= Self-voicing =

Function where an application provides an in-built aural interface

A self-voicing application is an application that provides an aural interface without requiring a separate screen reader. Self-voicing applications can be an important form of assistive technology, useful to those who have difficulty reading or seeing.

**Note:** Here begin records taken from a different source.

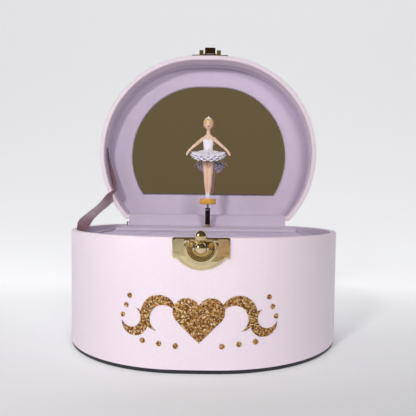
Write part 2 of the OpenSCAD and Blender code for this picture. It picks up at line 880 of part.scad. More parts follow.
module figure_body() {
  color("bisque") translate([post_x, post_y, 0]) {
    for (side = [-1, 1]) {
      limb([side * 0.7, -0.4 * side, feet_z], [side * 1.5, 0, hip_z], 1.3, 1.9);
      limb([side * 3, 0, neck_z - 1.5], [side * hand_x, 0, hand_z], 1.2, 0.8);
      translate([side * hand_x, 0, hand_z]) sphere(r = 1);
    }
    translate([0, 0, hip_z - 1]) cylinder(h = neck_z - hip_z + 1, r = torso_r);
    translate([0, 0, neck_z]) cylinder(h = head_z - neck_z, r = 1.4);
    translate([0, 0, head_z]) sphere(r = figure_r - 0.7);
  }
}

module figure_bodice() {
  z0 = hip_z + 4.2;
  color("white") translate([post_x, post_y, z0]) difference() {
    cylinder(h = neck_z - z0 - 4, r1 = torso_r + 0.35, r2 = torso_r + 0.6);
    translate([0, 0, -1]) cylinder(h = figure_h, r = torso_r);
  }
}

module figure_skirt() {
  color("lavender") translate([post_x, post_y, hip_z]) difference() {
    cylinder(h = 4, r1 = skirt_r - 1.5, r2 = skirt_r);
    translate([0, 0, -1]) cylinder(h = 6, r = torso_r + 0.5);
  }
}

module figure_hair() {
  color("khaki") translate([post_x, post_y, head_z]) difference() {
    union() {
      sphere(r = figure_r);
      translate([0, 2.6, 3.2]) sphere(r = 2);
    }
    sphere(r = figure_r - 0.68);
    translate([-10, -10.4, -10]) cube([20, 9, 12]);
    translate([-10, -10, -13]) cube([20, 20, 10]);
  }
}

module figure_tiara() {
  color("white") translate([post_x, post_y, head_z + 2.3]) difference() {
    cylinder(h = 2, r = figure_r - 0.2);
    translate([0, 0, -1]) cylinder(h = 4, r = figure_r - 1.1);
    translate([-5, -0.5, -1]) cube([10, 10, 5]);
    translate([0, 0, -2.3]) sphere(r = figure_r + 0.05);
  }
}

base_board();
case_floor();
case_shell();
case_cover();
case_lining();
well_dividers();
tray_board();
deck();
ring_roll(roll_n - 1);  // ring_roll_front
ring_roll(1);  // ring_roll_middle
ring_roll(0);  // ring_roll_back
deck_bush();
glitter_motif();
lock_plate();
lock_boss();
lock_pin();
lock_spring();
case_nails();
latch_ball();
hinge_leaves_case();
hinge_pins();
hinge_strip();
ribbon_stay();
lid_shell();
lid_cover();
lid_lining();
lid_panel();
mirror_glass();  // mirror
hinge_leaves_lid();
lid_nails();
hasp_plate();
hasp_pin();
hasp_tongue();
movement_frame();
movement_screws();
comb();
comb_screws();
spring_barrel();
mainspring();
key_bush();
winding_key();
winding_arbor();
main_wheel();
pinned_cylinder();
cylinder_arbor();
governor_wheel();
air_brake();
stop_wire();
wire_guide();
turntable_spindle();
post_spring();
post_ferrule();
figure_stem();
stand_disc();
figure_body();
figure_bodice();
figure_skirt();
figure_hair();
figure_tiara();
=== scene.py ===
"""Wind-up music box: a D-shaped covered case with a mirrored lid and a turning figure.

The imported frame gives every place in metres. The pieces here are drawn in millimetres and
scaled once, when each is finished.
"""
from math import asin, atan2, cos, pi, radians, sin, sqrt

import bmesh
import bpy
from mathutils import Euler, Matrix, Vector, noise


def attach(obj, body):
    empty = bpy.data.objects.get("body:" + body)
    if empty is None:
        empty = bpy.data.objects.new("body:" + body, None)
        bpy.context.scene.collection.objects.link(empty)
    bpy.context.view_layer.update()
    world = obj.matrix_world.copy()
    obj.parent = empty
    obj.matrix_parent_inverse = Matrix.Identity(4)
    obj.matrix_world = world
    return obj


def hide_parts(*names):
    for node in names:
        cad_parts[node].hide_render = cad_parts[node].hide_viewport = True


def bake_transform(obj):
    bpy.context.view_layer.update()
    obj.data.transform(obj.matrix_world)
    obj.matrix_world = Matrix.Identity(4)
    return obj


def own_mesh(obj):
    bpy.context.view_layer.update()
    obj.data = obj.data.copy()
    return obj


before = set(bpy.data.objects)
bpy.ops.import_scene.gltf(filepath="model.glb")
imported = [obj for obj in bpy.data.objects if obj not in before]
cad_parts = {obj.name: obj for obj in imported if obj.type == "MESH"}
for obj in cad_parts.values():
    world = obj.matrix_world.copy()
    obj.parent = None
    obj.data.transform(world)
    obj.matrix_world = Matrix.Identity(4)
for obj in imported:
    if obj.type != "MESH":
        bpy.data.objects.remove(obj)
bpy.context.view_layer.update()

scene = bpy.context.scene

# ---- Camera ----
# It stands in front of the box, a little above its rim, and looks slightly down.
# The small shift keeps the box in the middle of the square frame.
lens_data = bpy.data.cameras.new("camera")
lens_data.sensor_width = 36
lens_data.lens = 38.64
lens_data.shift_x = -0.0307
lens_data.shift_y = 0.0385
lens_data.clip_start = 0.01
camera = bpy.data.objects.new("camera", lens_data)
camera.matrix_world = (
    Matrix.Translation((0.00944, -0.27984, 0.08127))
    @ Euler((radians(87.272), 0, radians(-0.085))).to_matrix().to_4x4()
    @ Matrix.Rotation(radians(0.718), 4, "Z")
)
scene.collection.objects.link(camera)
scene.camera = camera

# ---- Studio ----
# A pale table that runs up into the wall, a small key lamp close to the camera and two
# softer lamps left and right of it. The table and wall glow as painted fill light, faintly in
# front and strongly at the back. The mirror and the brass reflect a brown card and mat,
# which glow as painted light.
scene.view_settings.view_transform = "Standard"


def plain_finish(name, colour, rough, glow=0.0):
    mat = bpy.data.materials.new(name)
    mat.use_nodes = True
    shader = mat.node_tree.nodes["Principled BSDF"]
    shader.inputs["Base Color"].default_value = (*colour, 1)
    shader.inputs["Roughness"].default_value = rough
    shader.inputs["Emission Color"].default_value = (*colour, 1)
    shader.inputs["Emission Strength"].default_value = glow
    return mat


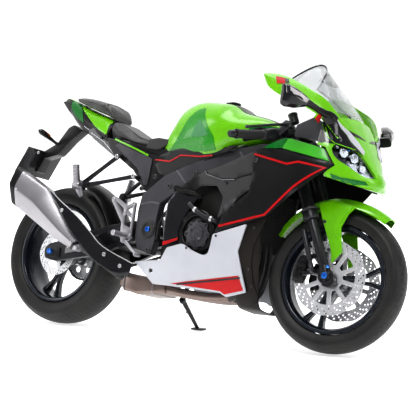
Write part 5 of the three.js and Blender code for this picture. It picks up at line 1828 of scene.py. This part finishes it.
# ---- subframe, seat covers, pillion hangers ----
def hanger_frame(end):
    """One side's seat rail, stays and passenger footrest hanger."""
    bm = tube(new(), spline([(-168, end * 72, 698), (-400, end * 64, 788), (-640, end * 52, 885)], 4), 10,
        14)
    rod(bm, (-240, end * 72, 606), (-440, end * 64, 803), 9, None, 14)
    rod(bm, (-170, end * 72, 700), (-240, end * 72, 606), 9, None, 14)
    rod(bm, (-398, end * 62, 789), (-398, end * 142, 758), 8, None, 14)
    rod(bm, (-288, end * 66, 653), (-288, end * 142, 672), 8, None, 14)
    beam(bm, [(-398, end * 142, 758), (-470, end * 146, 706), (-572, end * 152, 630)],
        [(14, 20), (13, 17), (13, 22)], corner=0.35)
    beam(bm, [(-288, end * 142, 672), (-430, end * 147, 646), (-572, end * 152, 620)],
        [(14, 20), (13, 16), (13, 22)], corner=0.35)
    return turned(bm, (-580, end * 140, 618), (-580, end * 162, 618), [(0, 19), (0.1, 21), (0.9, 21),
        (1, 19)], 28)


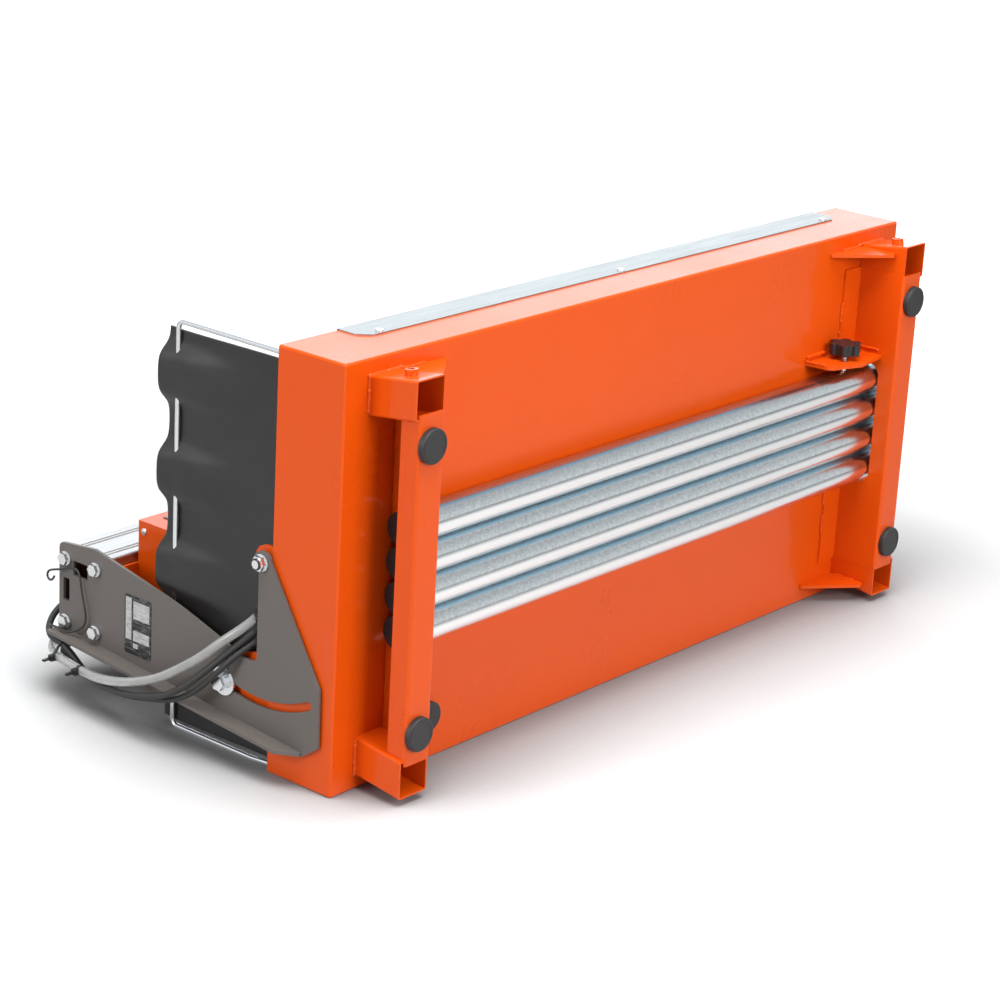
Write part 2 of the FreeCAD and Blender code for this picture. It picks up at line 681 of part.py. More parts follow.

A prominent group of self-voicing applications are talking web browsers. Traditionally, talking web browsers have been specially created, as was the case with:
- pwWebSpeak, originally developed by The Productivity Works in Princeton, New Jersey (now obsolete)
- Simply Web (also now obsolete)
- Home Page Reader (HPR) from IBM (recently discontinued)
- Connect Outloud from Freedom Scientific
- WebAnywhere from University of Washington

A more recent trend has seen the self-voicing capabilities added to mainstream web browsers with free add-ons. In 2004, Opera Software created a self-voicing and speech-recognition extension for the Windows version of their web browser. And in 2005 Charles L. Chen devised Fire Vox, an extension that adds speech capabilities to the Mozilla Firefox web browser on Mac, Windows, or Linux.

A second important category are broader self-voicing applications that function as what T. V. Raman calls "complete audio desktops", including editing, browsing, and even gaming capabilities.
These include Raman's own Emacspeak enhancement for Emacs.